Are you one of the teachers who have accessed and used the Annie Leonard video "Stuff" in your classroom to raise issues of global consumption and its environmental costs? If so, as you can see from Leslie Kaufman's article, A Cautionary Video about America's Stuff, (New York Times, May 10), you were one of many thousands of teachers, and one of many millions in total who have accessed the video since it was posted in December 2007. What's interesting, apart from the fact that the video is striking a chord with educators looking for challenging material, is the trend to bypass traditional teaching resources in favor of the immediacy and relevance of the web.
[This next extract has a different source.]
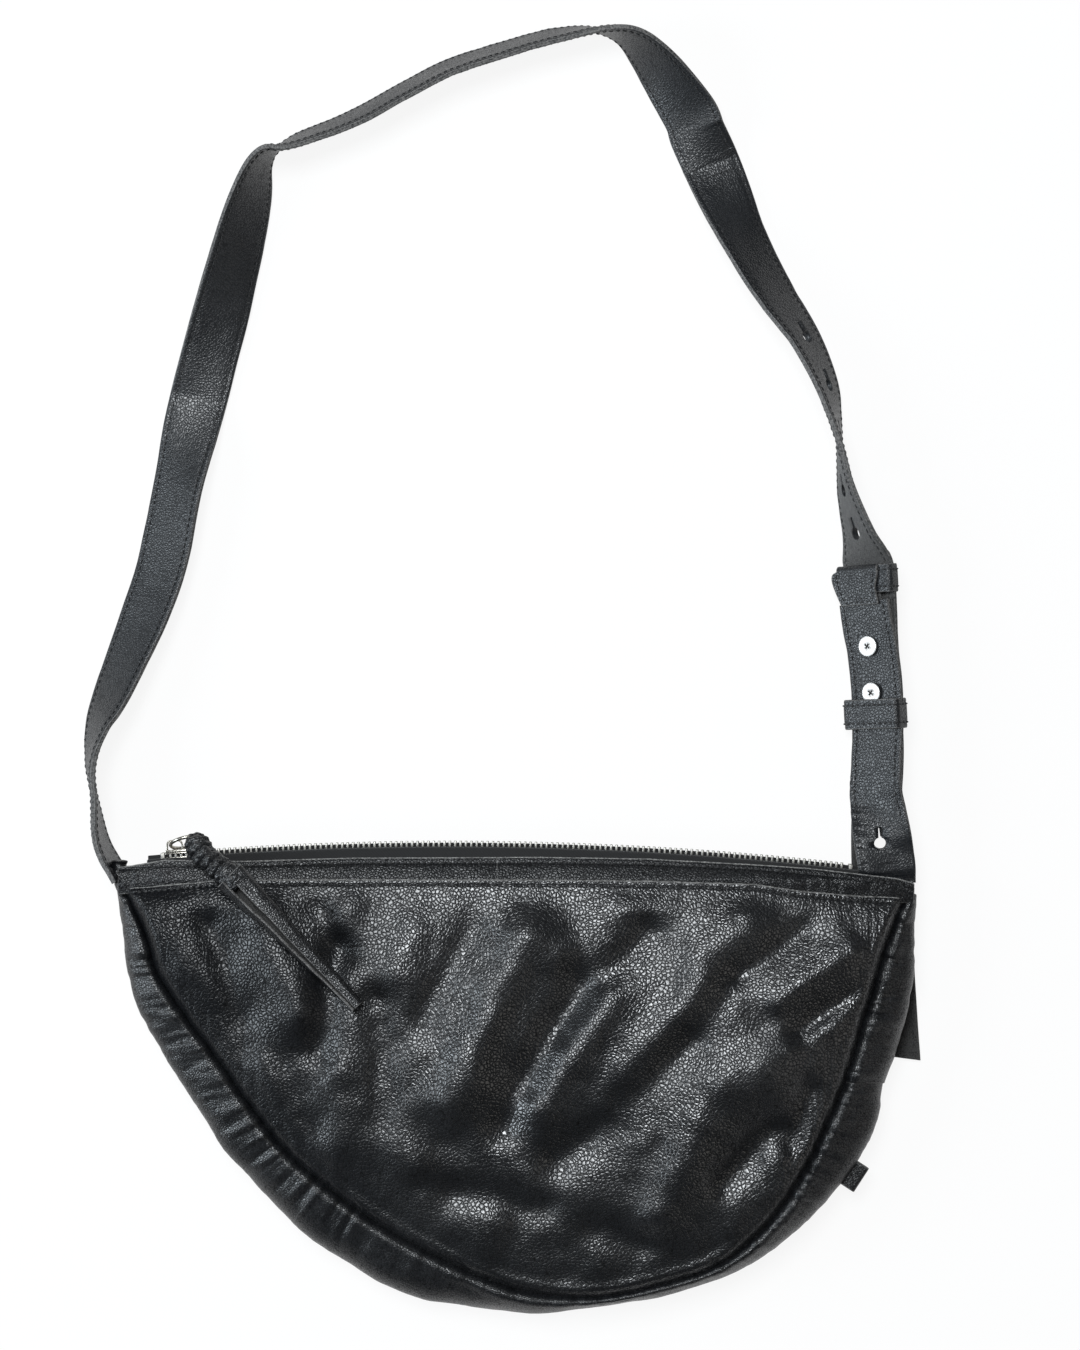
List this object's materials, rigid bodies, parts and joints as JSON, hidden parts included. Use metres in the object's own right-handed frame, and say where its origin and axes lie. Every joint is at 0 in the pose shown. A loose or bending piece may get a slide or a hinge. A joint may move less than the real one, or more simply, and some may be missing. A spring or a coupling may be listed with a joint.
{
  "type": "half moon bag",
  "caption": "Half moon shoulder bag in black pebbled leather with a top zip, a leather pull and a keyhole strap buckled on two studs.",
  "frame": {"origin": "on the flat underside of the back panel, below the middle of the bag's width", "axes": "+Z out of the front panel, +Y from the round bottom edge towards the zip and the strap, +X along the mouth towards the buckled side"},
  "size_m": [0.4233, 0.6523, 0.0524],
  "materials": {
    "grain_leather": "pebbled, semi-matt",
    "strap_leather": "pebbled, semi-matt",
    "suede": "rough flesh side",
    "lining": "plain weave",
    "zip_tape": "herringbone weave",
    "zip_metal": "polished",
    "stud_metal": "satin"
  },
  "bodies": {
    "bag": {"front_panel": "grain_leather", "back_panel": "grain_leather", "gusset": "grain_leather", "gusset_end": "grain_leather", "front_lining": "lining", "back_lining": "lining", "gusset_lining": "lining", "front_band_left": "grain_leather", "front_band_right": "grain_leather", "back_band_left": "grain_leather", "back_band_right": "grain_leather", "front_tape_ends": "zip_tape", "back_tape_ends": "zip_tape", "front_teeth_ends": "zip_metal", "back_teeth_ends": "zip_metal", "zip_stops": "zip_metal", "strap_root_left": "grain_leather", "strap_root_right": "strap_leather", "side_tab": "grain_leather"},
    "front_lip": {"front_band": "grain_leather", "front_tape": "zip_tape", "front_teeth": "zip_metal"},
    "back_lip": {"back_band": "grain_leather", "back_tape": "zip_tape", "back_teeth": "zip_metal"},
    "slider": {"slider_top": "zip_metal", "slider_underplate": "zip_metal", "slider_bridge": "zip_metal"},
    "ring": {"pull_ring": "zip_metal"},
    "pull": {"pull_gather": "grain_leather", "pull_strip": "grain_leather"},
    "strap": {"strap_main_face": "strap_leather", "strap_main_backing": "strap_leather", "strap_keyhole_face": "strap_leather", "strap_keyhole_backing": "suede", "anchor_face": "strap_leather", "anchor_backing": "suede", "anchor_fold": "strap_leather", "fixed_keeper": "strap_leather", "stud_discs": "stud_metal", "stud_knobs": "stud_metal"},
    "keeper": {"sliding_keeper": "strap_leather"}
  },
  "joints": [
    {"name": "mouth_open", "type": "hinge", "parent": "bag", "child": "front_lip", "pos_m": [-0.03301, 0.10953, 0.033], "axis": [1, 0, 0], "range_deg": [0, 60]},
    {"name": "back_lip_open", "type": "hinge", "parent": "bag", "child": "back_lip", "pos_m": [-0.03301, 0.10953, 0.0012], "axis": [-1, 0, 0], "range_deg": [0, 33]},
    {"name": "slider_travel", "type": "hinge", "parent": "bag", "child": "slider", "pos_m": [-0.03301, -1.6534, 0.02], "axis": [0, 0, -1], "range_deg": [0, 9.57]},
    {"name": "ring_swing", "type": "hinge", "parent": "slider", "child": "ring", "pos_m": [-0.17352, 0.12582, 0.02], "axis": [-0.1628, 0.3008, 0.9397], "range_deg": [0, 54]},
    {"name": "pull_turn", "type": "hinge", "parent": "ring", "child": "pull", "pos_m": [-0.1591, 0.13362, 0.02], "axis": [-0.1628, 0.3008, 0.9397], "range_deg": [-5, 15]},
    {"name": "strap_swing", "type": "hinge", "parent": "bag", "child": "strap", "pos_m": [0.184, 0.12231, 0.0214], "axis": [1, 0, 0], "range_deg": [0, 90]},
    {"name": "keeper_slide", "type": "slide", "parent": "strap", "child": "keeper", "axis": [0.0339, -0.9994, 0], "range_m": [0, 0.022]}
  ],
  "couplings": [
    {"joint": "back_lip_open", "follows": "mouth_open", "ratio": 0.55}
  ]
}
Whether teachers and students are finding resources in great and innovative sites created by countless global contributors or through the you-tube phenomenon, the trend is creating a new teaching and learning space with enormous reach and power. Read more at: https://www.nytimes.com/2009/05/11/education/11stuff.html?_r=1&hp; watch the video at: https://www.storyofstuff.com/


   
Posted By: Jason Weinberger
On: 6/23/2009 6:23:37 PM

I have used this resource in my classroom. I appreciate the comments and sharing the article. I have also assigned certain youtube videos and a written reaction to the video as homework. It is a fine line that teachers must tread when teaching about any controversial issue (I have practice; I teach Evolution in the South) and discussions must be based around the issue itself, express both sides; and be grounded in the scientific data that is available.